Publishing his findings in January in the journal Forensic Anthropology, Mr Jantz says new analysis of her body measurements taken from photographs “point toward her rather strongly”.

“The fate of Amelia Earhart continues to captivate public and
scientific attention,” he wrote.

“I think we have pretty good evidence that it’s her,” he said in a recent interview reported the ABC.

Earhart disappeared during an attempted flight around the world in 1937, and the search for an answer to what happened to her and her navigator has captivated the public for decades.

Mr Jantz’s analysis is the latest chapter in a back-and-forth that has played out about the remains, which were found in 1940 on Nikumaroro Island but are now lost.

All that survive are seven measurements, from the skull and the bones of the arm and leg.

Those measurements led a scientist in 1941 to conclude the bones belong to a man.

In 1998, however, Mr Jantz and another scientist reinterpreted them as coming from a woman of European ancestry, and about Earhart’s height.

But in 2015, still other researchers concluded the original assessment as a man was correct.

Amelia Earhart human bones

The study’s author says that the bones were dismissed as Earhart’s because they were ‘assessed as male’. Photo: AAP

For comparison, Mr Jantz used an in-seam length and waist circumference from a pair of Earhart’s trousers.

He also drew on a photo of her holding an oil can to estimate the lengths of two arm bones.

Analysis showed “the bones are consistent with Earhart in all respects we know or can reasonably infer,” he wrote in the journal article.

He said his study analysed “Earhart’s body size and shape to determine whether they fit the meager evidence at hand”.

It’s highly unlikely that a random person would resemble the bones as closely as Earhart, he wrote.

When the bones were first discovered, Mr Jantz wrote that a humerus, radius, tibia, fibula and both femora were found in complete form.

“Also found were part of a shoe, judged to have been a woman’s; a sextant box, designed to carry a Brandis Navy Surveying Sextant manufactured circa 1918; and a Benedictine bottle.

“There was suspicion at the time that the bones could be the remains of
Amelia Earhart,” he wrote.

The latest findings have re-ignited the imagination of historians, conspiracy theorists and the general public, bringing the enduring mystery one step closer to being solved.

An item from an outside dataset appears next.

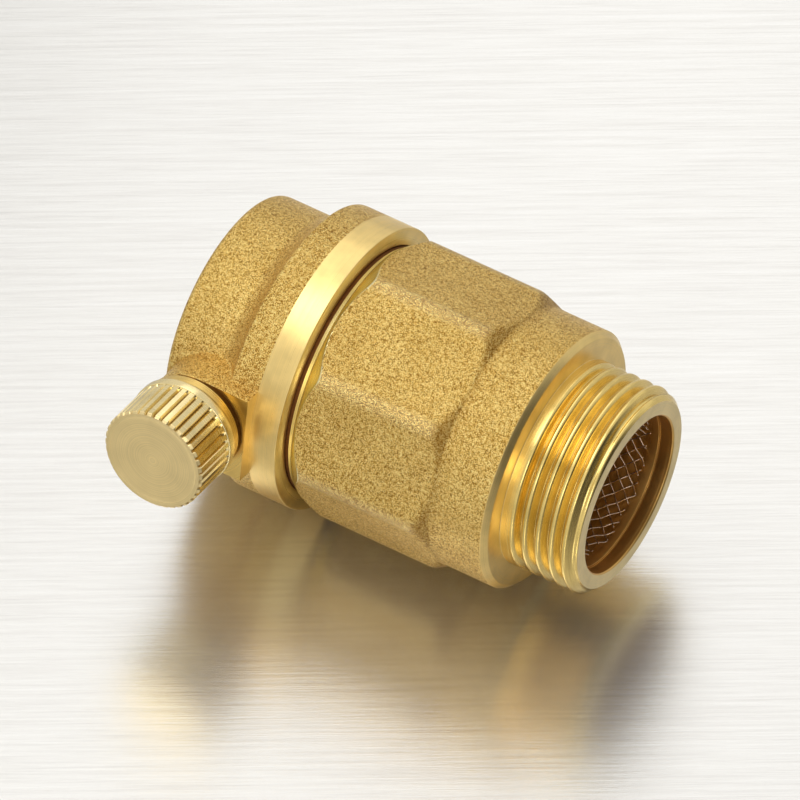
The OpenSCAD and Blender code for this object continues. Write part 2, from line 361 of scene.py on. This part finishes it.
def blasted_brass(name):
    """Sandblasted forging: fine pits that sparkle, over broad soft stains, smoother at the corners, which
    are also paler from rubbed wear and a painted highlight, with painted shade in the creases.
    """
    n = Nodes(name)
    grain = n.noise(8.0, 2, 0.6)
    coarse = n.noise(2.6, 2, 0.5)
    stain = n.noise(0.16, 3, 0.55)
    both = n.math("ADD", n.math("MULTIPLY", grain, 0.75), n.math("MULTIPLY", coarse, 0.25))
    colour = n.ramp(both, [(0.40, (0.26, 0.115, 0.014)), (0.50, (0.84, 0.515, 0.120)),
                           (0.59, (1.0, 0.83, 0.34))])
    tone = n.ramp(stain, [(0.3, (0.88, 0.85, 0.78)), (0.7, (1.0, 1.0, 1.0))])
    wear_and_highlight = n.mark("corner")
    stained = n.mixed("MULTIPLY", 1.0, colour, tone)
    # The corners are mixed towards pale brass: rubbed wear and a painted highlight.
    rubbed_and_highlit = n.mixed("MIX", n.math("MULTIPLY", wear_and_highlight, 0.14), stained, (1.0, 0.84, 0.50, 1))
    # The slopes and valley under the flats are darkened in the colour: painted shade.
    shade = n.math("MULTIPLY", n.mark("painted_crease_shade"), 0.55)
    n.link(n.mixed("MULTIPLY", shade, rubbed_and_highlit, (0.50, 0.40, 0.28, 1)), n.shader.inputs["Base Color"])
    n.set(Metallic=1.0)
    gloss = n.math("SUBTRACT", n.spread(both, 0.3, 0.7, 0.46, 0.30), n.math("MULTIPLY", wear_and_highlight, 0.12))
    n.link(gloss, n.shader.inputs["Roughness"])
    height = n.math("ADD", grain, n.math("MULTIPLY", coarse, 0.7))
    n.link(n.bump(height, 0.135), n.shader.inputs["Normal"])
    return n.material


def turned_brass(name, about_outlet=False, rough=0.16, colour=(0.86, 0.62, 0.22), lines=0.010, pitch=6.0,
                 ring_tint=0.45):
    """Lathe-turned brass: fine rings round the axis, with faint handling marks, and painted shade where the
    mesh marks a groove.
    """
    n = Nodes(name)
    radius, along = n.turned(about_outlet)
    rings = n.noise(pitch, 3, 0.7, n.join(radius, along, 0.0))
    broad = n.noise(1.1, 2, 0.5, n.join(radius, along, 0.0))
    cloud = n.noise(0.35, 3, 0.5)
    dark = tuple(c * 0.82 for c in colour)
    tint = n.math("ADD", n.math("MULTIPLY", cloud, 1 - ring_tint), n.math("MULTIPLY", rings, ring_tint))
    bright = n.ramp(tint, [(0.38, dark), (0.60, colour)])
    # Where the mesh marks a groove the colour is darkened: painted shade.
    shaded_in_grooves = n.mixed("MULTIPLY", n.mark("groove"), bright, (0.42, 0.34, 0.26, 1))
    n.link(shaded_in_grooves, n.shader.inputs["Base Color"])
    n.set(Metallic=1.0)
    n.link(n.spread(rings, 0.3, 0.7, rough * 0.75, rough * 1.35), n.shader.inputs["Roughness"])
    height = n.math("ADD", rings, n.math("MULTIPLY", broad, 1.2))
    n.link(n.bump(height, lines), n.shader.inputs["Normal"])
    return n.material


def plain(name, colour, rough, metallic=0.0, grain=1.2, depth=0.01, **extra):
    """Simple material with a little grain in its colour, gloss and surface."""
    n = Nodes(name)
    speck = n.noise(grain, 4, 0.6)
    dark = tuple(c * 0.9 for c in colour)
    n.link(n.ramp(speck, [(0.3, dark), (0.7, colour)]), n.shader.inputs["Base Color"])
    n.set(Metallic=metallic, **extra)
    n.link(n.spread(speck, 0.3, 0.7, rough * 1.2, rough * 0.8), n.shader.inputs["Roughness"])
    n.link(n.bump(speck, depth), n.shader.inputs["Normal"])
    return n.material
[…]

Mr Jantz says that “Earhart is more similar to the Nikumaroro bones than 99% of individuals in a large reference sample… (which) strongly supports the conclusion that the Nikumaroro bones belonged to Amelia Earhart.”

He wrote that the bones that were discovered were “entirely consistent” with her and “inconsistent with most other people” and she was “known to have been in the area of Nikumaroro Island”.

Mr Jantz concludes at the end of his paper that “until definitive evidence is presented that the remains are not those of Amelia Earhart, the most convincing argument is that they are hers.”